* Work to complete
Will you quote precisely the lines that run from the top of the material below to the line containing "return np.maximum(0, 1", both ends included?

* Provided material
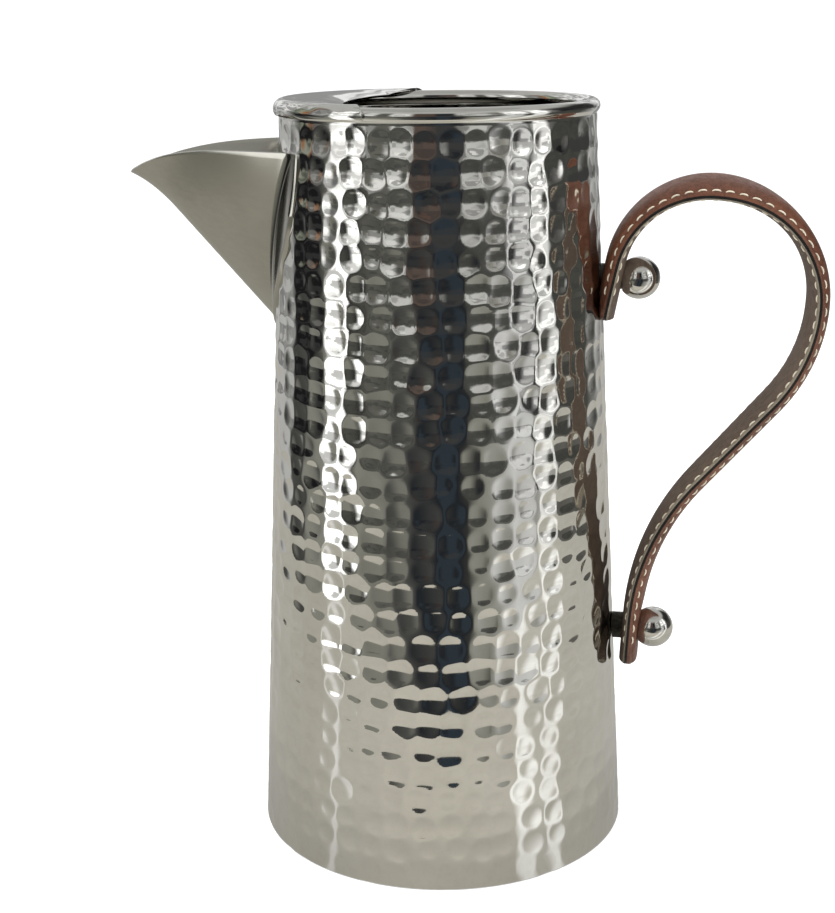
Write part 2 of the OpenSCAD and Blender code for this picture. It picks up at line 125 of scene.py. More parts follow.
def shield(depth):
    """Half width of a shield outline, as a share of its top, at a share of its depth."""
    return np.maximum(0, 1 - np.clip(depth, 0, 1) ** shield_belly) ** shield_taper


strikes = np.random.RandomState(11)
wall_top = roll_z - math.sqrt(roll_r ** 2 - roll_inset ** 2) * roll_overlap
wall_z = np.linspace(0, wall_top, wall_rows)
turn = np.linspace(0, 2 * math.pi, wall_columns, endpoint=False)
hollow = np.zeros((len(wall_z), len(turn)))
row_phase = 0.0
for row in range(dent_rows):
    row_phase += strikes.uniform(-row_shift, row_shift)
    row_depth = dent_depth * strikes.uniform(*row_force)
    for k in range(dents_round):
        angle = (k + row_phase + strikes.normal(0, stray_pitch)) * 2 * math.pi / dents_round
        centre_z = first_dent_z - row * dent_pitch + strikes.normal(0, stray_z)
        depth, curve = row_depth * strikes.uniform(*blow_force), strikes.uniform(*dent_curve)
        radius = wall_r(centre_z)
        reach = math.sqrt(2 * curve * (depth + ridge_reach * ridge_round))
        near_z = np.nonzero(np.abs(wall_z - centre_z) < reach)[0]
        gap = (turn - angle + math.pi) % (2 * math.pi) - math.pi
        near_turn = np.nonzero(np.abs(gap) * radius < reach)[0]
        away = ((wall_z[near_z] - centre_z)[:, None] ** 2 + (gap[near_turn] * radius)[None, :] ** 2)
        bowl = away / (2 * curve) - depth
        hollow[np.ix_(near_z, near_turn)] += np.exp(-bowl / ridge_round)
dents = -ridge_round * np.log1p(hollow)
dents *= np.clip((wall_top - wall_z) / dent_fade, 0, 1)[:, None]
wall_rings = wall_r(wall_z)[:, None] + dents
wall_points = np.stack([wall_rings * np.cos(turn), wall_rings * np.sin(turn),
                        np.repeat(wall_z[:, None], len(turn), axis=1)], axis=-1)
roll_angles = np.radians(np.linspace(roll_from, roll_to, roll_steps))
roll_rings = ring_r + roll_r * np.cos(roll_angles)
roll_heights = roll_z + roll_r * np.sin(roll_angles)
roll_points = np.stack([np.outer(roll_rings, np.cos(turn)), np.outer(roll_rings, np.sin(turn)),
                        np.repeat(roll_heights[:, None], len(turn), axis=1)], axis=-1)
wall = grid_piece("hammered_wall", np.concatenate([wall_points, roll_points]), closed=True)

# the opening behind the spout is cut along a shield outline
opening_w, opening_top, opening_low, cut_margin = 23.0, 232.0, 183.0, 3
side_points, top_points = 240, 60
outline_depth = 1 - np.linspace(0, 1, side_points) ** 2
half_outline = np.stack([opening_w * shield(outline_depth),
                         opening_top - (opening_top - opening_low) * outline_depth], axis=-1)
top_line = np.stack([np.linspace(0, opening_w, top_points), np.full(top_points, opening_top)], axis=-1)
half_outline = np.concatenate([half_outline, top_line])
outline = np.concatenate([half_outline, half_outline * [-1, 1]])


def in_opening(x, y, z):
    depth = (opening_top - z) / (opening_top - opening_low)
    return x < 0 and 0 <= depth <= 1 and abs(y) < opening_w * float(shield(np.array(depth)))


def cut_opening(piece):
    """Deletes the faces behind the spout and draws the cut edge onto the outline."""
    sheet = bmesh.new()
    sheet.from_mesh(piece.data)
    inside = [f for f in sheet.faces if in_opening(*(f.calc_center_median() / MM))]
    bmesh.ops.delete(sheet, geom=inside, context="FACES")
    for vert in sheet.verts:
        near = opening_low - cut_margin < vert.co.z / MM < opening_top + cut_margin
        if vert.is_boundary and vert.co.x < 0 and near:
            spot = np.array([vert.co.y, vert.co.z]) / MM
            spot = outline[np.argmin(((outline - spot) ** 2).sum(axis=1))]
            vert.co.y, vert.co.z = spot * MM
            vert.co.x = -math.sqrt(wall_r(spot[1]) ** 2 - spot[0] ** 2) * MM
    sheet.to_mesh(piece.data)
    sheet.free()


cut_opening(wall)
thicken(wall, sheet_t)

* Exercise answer
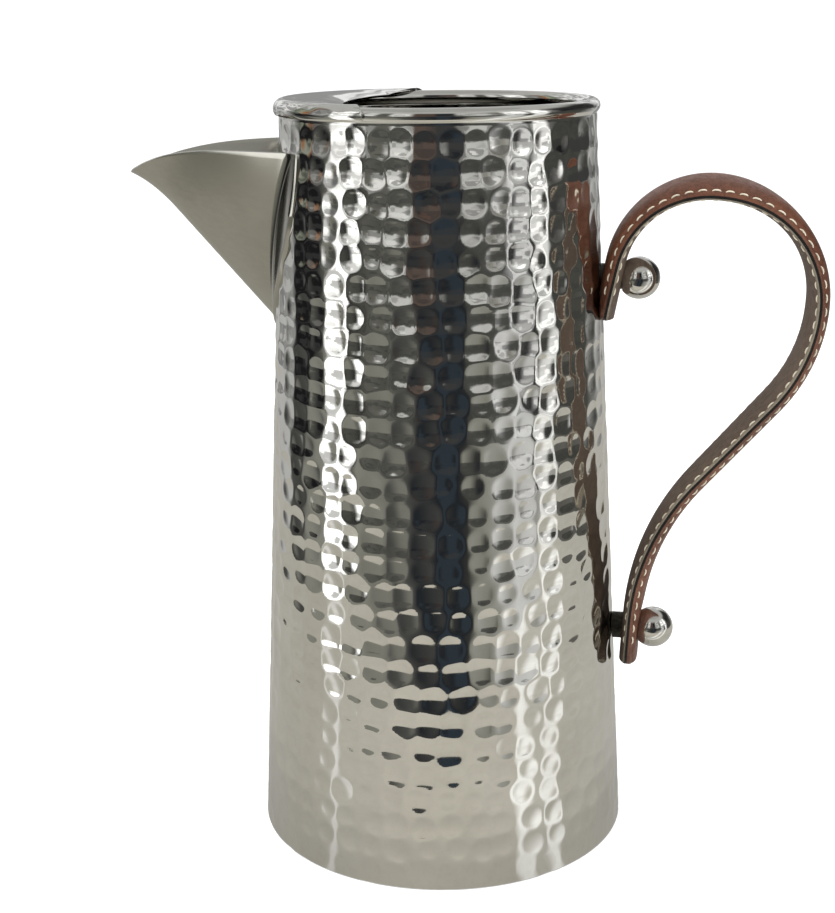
Write part 2 of the OpenSCAD and Blender code for this picture. It picks up at line 125 of scene.py. More parts follow.
def shield(depth):
    """Half width of a shield outline, as a share of its top, at a share of its depth."""
    return np.maximum(0, 1 - np.clip(depth, 0, 1) ** shield_belly) ** shield_taper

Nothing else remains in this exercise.